Selam’s story: ‘Journey of Life’

April 22nd, 2009 by admin

Selam Gerzher-Alemaya, kindly shared this story from her childhood in Ethiopia with me, back in November 2008. It is with Selam’s permission, that we have repoduced, with no edits, the short form version of a much longer essay.

I woke up in my mother’s arms next to my baby brother. It was the year of chaos, because the government of Ethiopia was changing. My country was dividing and Eritrea was splitting from it. I was twelve years old. I heard voices around my neighborhood saying, “Ethiopians get out of our country.” My mother, frightened, hurried. She yelled in a panicked voice, “Get a sweater for your brother and yourself!”

            I panicked too because I never heard my mother raise her voice in such a tone. My mother held my brother on her back and pulled me and held my hands so tight I could feel her hands shake. I was leaving friends and neighbors. I was leaving the people I had known my whole life. We left everything we owned behind us. I looked back to see if I could find any of my friends. No one I knew was watching me leave. I was entering hopelessness.

            I saw people walking alongside us, with the same look that my mother had. Another mother had three kids, one on her back, one in her arms, and the last one dragging beside her. I also saw a man holding his baby on his shoulders. A terrified, bare footed old lady ran for her life towards the bed of the truck. The truck was like an army truck, filled with people like me. The trucks were hug, dirty, and so full of people that I couldn’t breathe very well. There was no cover over the beds of the trucks for any protection against weather. People climbed on the trucks as they were leaving like salmon traveling upstream. When it was my turn to get into the truck, it felt like a strange dream. This started my struggle for survival.

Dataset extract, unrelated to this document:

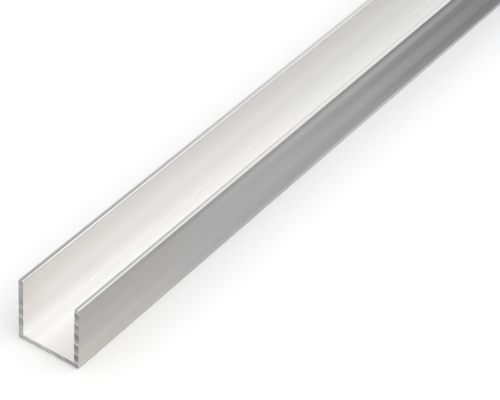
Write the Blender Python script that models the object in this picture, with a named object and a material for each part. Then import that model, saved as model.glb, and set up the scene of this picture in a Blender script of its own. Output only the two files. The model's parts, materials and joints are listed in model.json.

            I sat next to my mother in the truck, squished with dirt and people. Each time I inhaled I smelled sweat and fear. My mother crouched on the floor as best she could with my brother in her lap and me clinging to her. The ride was rough; kids cried for food. The mothers were helpless. I wanted to help so badly, at least with the kids, but there was no way. I was out of energy, hungry and thirsty. My throat was as dry as a desert.

            Going through the high mountains of Ethiopia, the battle for survival continued. The road was narrow. I looked down. The wind was blowing and I felt that I was as light as feather. The sky was mixed with the colors of thunderstorms, the kind with cold, hard hail. The hail was pounding our bodies. My mother tried to cover my brother and me with her body; doing anything she could to protect her children. It was freezing cold. I was shivering. The people were screaming for help, for protection from the elements, but there was nowhere to hide. I could see the same thought in each of their cold stares; we were walking to our deaths. I looked around feeling that I was not meant to live, that these would be my last moments on earth.

            As we neared the cliff, I could see all too easily over the edge. I looked down to see the bottom, but it was bottomless. Then we saw the hairpin turn ahead. The fear that I had before was nothing compared to the terror I felt now. We held each other so tightly that I imagined my hands would break. At times there would be bursts of screams, so we held each other, even tighter. I found out later what those screams meant, a whole truck was missing; fallen off the mountain. For three days this continued. Even some of those who made it to the refugee camps died soon after because of the ordeal.

            My family and I did survive, but that was only the beginning of our journey. There has been much more; like my hunger and my mother’s hunger as she sacrificed her food for me. I have felt so isolated many times in different areas trying to find a place to live.

            My journey has not ended. I have come far, but I will not rest until I have striven for every chance that my mother has offered to me through her sacrifices. Though the journey has been long and I have left everything behind, I realize I have to be thankful because so many other people never made it this far.